» **Directive**
Where does the string "imported" appear in the records? Copy every line that contains it.

» **Supplied records**
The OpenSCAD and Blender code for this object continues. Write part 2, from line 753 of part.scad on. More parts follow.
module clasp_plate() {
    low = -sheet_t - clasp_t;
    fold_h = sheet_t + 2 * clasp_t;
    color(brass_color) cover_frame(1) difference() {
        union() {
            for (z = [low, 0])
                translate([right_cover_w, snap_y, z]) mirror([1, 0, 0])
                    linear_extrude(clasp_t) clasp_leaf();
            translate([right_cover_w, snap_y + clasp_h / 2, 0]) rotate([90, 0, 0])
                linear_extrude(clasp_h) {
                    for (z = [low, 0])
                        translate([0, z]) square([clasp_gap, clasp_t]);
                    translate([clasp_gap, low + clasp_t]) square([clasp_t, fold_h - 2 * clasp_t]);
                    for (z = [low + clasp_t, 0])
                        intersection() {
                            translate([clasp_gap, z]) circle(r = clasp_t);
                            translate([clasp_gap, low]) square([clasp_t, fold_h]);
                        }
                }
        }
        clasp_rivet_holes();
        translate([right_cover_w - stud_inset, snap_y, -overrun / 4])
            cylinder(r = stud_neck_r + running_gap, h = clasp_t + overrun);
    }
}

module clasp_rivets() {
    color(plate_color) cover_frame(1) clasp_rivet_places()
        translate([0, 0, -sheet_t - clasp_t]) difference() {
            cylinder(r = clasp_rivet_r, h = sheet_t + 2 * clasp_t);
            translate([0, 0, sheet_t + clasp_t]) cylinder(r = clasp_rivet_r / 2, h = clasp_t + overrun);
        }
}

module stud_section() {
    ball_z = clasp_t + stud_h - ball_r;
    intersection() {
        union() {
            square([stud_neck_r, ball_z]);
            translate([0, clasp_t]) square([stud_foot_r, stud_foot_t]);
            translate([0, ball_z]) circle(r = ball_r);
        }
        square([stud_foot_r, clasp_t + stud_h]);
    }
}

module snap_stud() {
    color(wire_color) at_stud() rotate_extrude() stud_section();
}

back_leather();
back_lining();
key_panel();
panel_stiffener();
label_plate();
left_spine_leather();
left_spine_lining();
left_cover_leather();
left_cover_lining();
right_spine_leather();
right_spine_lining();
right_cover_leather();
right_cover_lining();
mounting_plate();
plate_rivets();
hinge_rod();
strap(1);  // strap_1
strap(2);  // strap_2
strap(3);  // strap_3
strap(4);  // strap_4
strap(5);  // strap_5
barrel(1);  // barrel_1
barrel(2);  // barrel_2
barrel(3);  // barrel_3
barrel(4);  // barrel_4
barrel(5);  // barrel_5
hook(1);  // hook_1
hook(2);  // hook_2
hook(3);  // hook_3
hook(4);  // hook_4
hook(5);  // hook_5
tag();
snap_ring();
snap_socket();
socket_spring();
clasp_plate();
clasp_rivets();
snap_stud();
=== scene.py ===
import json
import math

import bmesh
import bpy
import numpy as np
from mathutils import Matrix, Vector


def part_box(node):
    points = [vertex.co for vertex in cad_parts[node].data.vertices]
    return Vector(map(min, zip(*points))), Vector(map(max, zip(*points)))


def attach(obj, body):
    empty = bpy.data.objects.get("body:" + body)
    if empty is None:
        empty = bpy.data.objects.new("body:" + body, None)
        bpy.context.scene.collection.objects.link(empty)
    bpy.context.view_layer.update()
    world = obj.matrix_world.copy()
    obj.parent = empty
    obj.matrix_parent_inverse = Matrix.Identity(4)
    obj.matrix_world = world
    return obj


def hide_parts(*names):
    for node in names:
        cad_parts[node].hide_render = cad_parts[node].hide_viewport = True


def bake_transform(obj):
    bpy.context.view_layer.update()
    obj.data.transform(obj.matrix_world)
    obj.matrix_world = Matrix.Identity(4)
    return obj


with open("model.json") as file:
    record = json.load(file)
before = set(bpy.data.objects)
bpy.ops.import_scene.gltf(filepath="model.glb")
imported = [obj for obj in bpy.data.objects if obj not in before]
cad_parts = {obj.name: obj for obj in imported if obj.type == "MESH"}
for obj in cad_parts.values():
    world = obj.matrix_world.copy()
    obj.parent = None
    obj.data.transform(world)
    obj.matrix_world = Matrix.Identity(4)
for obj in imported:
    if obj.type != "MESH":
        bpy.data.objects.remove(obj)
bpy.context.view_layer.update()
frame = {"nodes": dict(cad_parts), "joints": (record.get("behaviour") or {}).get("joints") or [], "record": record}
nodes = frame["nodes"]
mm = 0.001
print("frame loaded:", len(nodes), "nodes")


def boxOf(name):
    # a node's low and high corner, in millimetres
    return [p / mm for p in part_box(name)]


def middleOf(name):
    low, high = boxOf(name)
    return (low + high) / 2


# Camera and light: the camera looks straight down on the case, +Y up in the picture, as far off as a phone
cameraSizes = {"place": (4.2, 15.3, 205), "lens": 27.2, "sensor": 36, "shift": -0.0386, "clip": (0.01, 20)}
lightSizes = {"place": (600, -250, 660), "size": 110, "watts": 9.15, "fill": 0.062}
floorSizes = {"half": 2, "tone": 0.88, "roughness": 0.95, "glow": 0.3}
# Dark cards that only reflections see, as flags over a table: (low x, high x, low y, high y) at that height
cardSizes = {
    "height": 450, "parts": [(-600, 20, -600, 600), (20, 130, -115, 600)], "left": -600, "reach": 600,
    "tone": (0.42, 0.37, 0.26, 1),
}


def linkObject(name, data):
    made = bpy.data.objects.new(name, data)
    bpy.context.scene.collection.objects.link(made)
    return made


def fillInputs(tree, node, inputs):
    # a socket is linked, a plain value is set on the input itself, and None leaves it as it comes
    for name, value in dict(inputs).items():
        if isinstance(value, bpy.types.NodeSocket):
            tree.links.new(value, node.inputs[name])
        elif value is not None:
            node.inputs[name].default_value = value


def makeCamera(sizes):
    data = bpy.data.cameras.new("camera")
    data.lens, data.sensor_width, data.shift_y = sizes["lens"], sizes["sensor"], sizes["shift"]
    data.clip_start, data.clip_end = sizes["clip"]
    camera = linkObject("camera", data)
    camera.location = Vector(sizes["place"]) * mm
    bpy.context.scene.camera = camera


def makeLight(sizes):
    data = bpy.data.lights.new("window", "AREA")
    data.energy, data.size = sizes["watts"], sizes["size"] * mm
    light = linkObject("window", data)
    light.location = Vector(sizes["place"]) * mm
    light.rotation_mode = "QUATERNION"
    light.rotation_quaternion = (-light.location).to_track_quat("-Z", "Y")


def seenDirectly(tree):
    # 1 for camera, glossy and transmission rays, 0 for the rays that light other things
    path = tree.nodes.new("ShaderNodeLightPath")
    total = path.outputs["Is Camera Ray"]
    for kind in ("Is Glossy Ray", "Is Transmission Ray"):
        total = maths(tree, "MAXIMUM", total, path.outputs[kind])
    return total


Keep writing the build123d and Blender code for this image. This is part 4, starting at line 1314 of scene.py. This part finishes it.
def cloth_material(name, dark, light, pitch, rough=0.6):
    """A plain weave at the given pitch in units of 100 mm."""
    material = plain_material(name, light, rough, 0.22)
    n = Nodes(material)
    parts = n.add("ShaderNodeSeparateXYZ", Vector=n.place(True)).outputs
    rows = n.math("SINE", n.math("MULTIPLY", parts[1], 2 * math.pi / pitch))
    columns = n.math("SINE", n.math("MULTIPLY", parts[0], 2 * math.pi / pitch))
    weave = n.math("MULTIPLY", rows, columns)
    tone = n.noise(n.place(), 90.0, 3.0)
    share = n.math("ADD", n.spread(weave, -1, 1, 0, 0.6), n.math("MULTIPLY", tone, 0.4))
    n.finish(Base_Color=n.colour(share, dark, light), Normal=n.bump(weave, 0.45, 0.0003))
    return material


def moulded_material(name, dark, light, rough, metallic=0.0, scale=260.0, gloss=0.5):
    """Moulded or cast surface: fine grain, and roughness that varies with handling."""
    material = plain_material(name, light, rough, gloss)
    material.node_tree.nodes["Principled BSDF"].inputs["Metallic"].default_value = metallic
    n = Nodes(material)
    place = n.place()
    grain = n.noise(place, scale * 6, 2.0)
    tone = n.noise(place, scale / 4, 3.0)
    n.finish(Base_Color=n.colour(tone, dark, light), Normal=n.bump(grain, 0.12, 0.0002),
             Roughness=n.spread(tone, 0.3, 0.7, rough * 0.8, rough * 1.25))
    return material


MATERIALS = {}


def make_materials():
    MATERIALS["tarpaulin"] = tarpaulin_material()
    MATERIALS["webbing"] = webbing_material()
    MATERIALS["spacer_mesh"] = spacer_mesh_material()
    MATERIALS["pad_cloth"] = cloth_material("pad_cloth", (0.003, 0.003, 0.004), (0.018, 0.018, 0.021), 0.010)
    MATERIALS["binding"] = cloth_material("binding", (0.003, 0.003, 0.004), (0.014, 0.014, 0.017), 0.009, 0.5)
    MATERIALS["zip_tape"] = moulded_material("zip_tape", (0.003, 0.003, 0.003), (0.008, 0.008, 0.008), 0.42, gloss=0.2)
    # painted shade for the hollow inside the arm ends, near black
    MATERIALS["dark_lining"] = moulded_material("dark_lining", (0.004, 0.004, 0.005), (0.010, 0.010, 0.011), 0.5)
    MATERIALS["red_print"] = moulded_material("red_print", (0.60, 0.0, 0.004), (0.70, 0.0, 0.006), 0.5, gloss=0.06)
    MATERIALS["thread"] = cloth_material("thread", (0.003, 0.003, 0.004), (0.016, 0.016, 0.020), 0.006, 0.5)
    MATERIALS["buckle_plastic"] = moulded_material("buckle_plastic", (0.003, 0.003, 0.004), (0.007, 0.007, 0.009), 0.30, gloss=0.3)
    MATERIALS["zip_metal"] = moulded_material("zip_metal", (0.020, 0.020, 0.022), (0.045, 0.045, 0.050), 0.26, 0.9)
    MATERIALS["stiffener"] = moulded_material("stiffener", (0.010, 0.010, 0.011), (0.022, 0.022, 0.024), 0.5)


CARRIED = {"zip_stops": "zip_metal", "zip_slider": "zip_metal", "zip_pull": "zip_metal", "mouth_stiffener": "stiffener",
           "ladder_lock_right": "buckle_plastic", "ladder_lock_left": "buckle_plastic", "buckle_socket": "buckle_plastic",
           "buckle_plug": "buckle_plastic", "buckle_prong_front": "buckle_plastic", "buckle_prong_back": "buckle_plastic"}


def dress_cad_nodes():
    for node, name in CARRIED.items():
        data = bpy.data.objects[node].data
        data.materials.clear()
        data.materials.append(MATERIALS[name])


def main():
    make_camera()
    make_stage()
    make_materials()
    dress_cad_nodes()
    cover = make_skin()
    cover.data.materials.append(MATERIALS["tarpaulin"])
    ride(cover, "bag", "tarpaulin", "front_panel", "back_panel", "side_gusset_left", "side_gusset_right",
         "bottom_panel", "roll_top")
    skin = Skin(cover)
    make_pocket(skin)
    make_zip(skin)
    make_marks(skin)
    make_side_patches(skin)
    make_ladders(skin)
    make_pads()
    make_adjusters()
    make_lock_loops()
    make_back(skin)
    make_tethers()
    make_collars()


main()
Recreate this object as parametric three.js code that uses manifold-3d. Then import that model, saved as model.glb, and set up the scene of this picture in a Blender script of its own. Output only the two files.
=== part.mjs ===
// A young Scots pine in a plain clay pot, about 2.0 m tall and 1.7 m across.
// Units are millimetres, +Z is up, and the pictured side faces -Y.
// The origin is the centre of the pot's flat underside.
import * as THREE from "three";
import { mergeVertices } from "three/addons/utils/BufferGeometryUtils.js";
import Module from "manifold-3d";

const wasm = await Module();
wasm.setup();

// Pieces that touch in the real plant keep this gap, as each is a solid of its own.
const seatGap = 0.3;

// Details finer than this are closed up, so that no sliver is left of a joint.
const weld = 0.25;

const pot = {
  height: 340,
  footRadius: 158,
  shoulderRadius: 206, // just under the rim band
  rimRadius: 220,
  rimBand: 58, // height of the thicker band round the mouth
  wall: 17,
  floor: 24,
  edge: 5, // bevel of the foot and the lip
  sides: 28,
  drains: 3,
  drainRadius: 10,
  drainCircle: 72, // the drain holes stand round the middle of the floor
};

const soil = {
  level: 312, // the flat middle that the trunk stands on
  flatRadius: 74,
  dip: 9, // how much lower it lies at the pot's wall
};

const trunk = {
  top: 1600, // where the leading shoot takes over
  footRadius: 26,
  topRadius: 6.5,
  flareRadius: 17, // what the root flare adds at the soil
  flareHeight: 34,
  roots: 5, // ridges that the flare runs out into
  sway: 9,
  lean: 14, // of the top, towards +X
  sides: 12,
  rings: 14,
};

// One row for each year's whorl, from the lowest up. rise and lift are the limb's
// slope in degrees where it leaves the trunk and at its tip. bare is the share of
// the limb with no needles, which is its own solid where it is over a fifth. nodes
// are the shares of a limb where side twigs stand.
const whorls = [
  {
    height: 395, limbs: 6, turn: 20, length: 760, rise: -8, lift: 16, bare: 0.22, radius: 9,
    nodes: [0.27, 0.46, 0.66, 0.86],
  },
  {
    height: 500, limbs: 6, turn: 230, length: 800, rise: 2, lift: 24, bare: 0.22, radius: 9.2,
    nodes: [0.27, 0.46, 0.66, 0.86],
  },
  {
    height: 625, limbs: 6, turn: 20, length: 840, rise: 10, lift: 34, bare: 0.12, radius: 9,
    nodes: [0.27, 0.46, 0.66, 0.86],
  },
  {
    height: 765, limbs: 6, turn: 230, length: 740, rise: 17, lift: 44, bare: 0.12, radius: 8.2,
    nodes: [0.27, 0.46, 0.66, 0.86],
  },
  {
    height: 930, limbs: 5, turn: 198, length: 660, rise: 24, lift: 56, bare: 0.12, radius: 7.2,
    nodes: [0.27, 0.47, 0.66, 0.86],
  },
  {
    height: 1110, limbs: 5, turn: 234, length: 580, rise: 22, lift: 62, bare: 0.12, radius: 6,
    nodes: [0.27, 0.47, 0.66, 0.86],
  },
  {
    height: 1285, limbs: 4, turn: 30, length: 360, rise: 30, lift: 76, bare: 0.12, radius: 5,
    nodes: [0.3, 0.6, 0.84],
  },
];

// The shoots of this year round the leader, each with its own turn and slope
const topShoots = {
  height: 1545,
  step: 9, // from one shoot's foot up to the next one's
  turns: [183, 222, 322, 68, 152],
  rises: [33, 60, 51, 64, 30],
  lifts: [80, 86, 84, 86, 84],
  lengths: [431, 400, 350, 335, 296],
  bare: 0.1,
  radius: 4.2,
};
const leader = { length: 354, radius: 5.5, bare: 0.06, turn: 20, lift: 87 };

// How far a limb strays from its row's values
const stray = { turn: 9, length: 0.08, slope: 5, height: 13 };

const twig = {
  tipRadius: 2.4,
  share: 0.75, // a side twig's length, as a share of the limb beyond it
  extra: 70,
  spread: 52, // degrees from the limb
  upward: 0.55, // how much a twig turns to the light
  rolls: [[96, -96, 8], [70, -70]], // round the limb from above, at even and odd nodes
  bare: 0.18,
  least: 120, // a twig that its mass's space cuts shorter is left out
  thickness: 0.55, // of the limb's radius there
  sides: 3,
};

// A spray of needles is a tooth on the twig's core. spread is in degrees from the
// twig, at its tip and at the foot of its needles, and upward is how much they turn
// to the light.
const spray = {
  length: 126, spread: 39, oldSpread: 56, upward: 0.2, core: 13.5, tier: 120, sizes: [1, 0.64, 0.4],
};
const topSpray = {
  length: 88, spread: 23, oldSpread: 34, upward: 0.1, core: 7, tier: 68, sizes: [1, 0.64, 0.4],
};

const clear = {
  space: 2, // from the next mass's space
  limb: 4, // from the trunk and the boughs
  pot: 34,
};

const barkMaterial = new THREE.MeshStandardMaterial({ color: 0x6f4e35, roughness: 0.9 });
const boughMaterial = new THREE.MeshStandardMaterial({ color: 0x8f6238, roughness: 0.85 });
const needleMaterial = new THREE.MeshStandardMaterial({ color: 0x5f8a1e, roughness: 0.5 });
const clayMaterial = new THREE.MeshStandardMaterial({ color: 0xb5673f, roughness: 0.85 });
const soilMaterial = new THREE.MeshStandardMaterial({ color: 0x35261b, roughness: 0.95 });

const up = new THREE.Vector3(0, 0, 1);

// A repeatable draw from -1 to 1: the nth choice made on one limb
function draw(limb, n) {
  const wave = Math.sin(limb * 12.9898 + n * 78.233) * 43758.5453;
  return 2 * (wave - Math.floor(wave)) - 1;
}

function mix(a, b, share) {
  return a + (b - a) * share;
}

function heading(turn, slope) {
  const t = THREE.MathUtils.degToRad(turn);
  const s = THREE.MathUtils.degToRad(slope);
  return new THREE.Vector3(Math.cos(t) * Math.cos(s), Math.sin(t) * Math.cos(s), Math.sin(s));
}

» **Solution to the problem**
imported = [obj for obj in bpy.data.objects if obj not in before]
cad_parts = {obj.name: obj for obj in imported if obj.type == "MESH"}
for obj in imported:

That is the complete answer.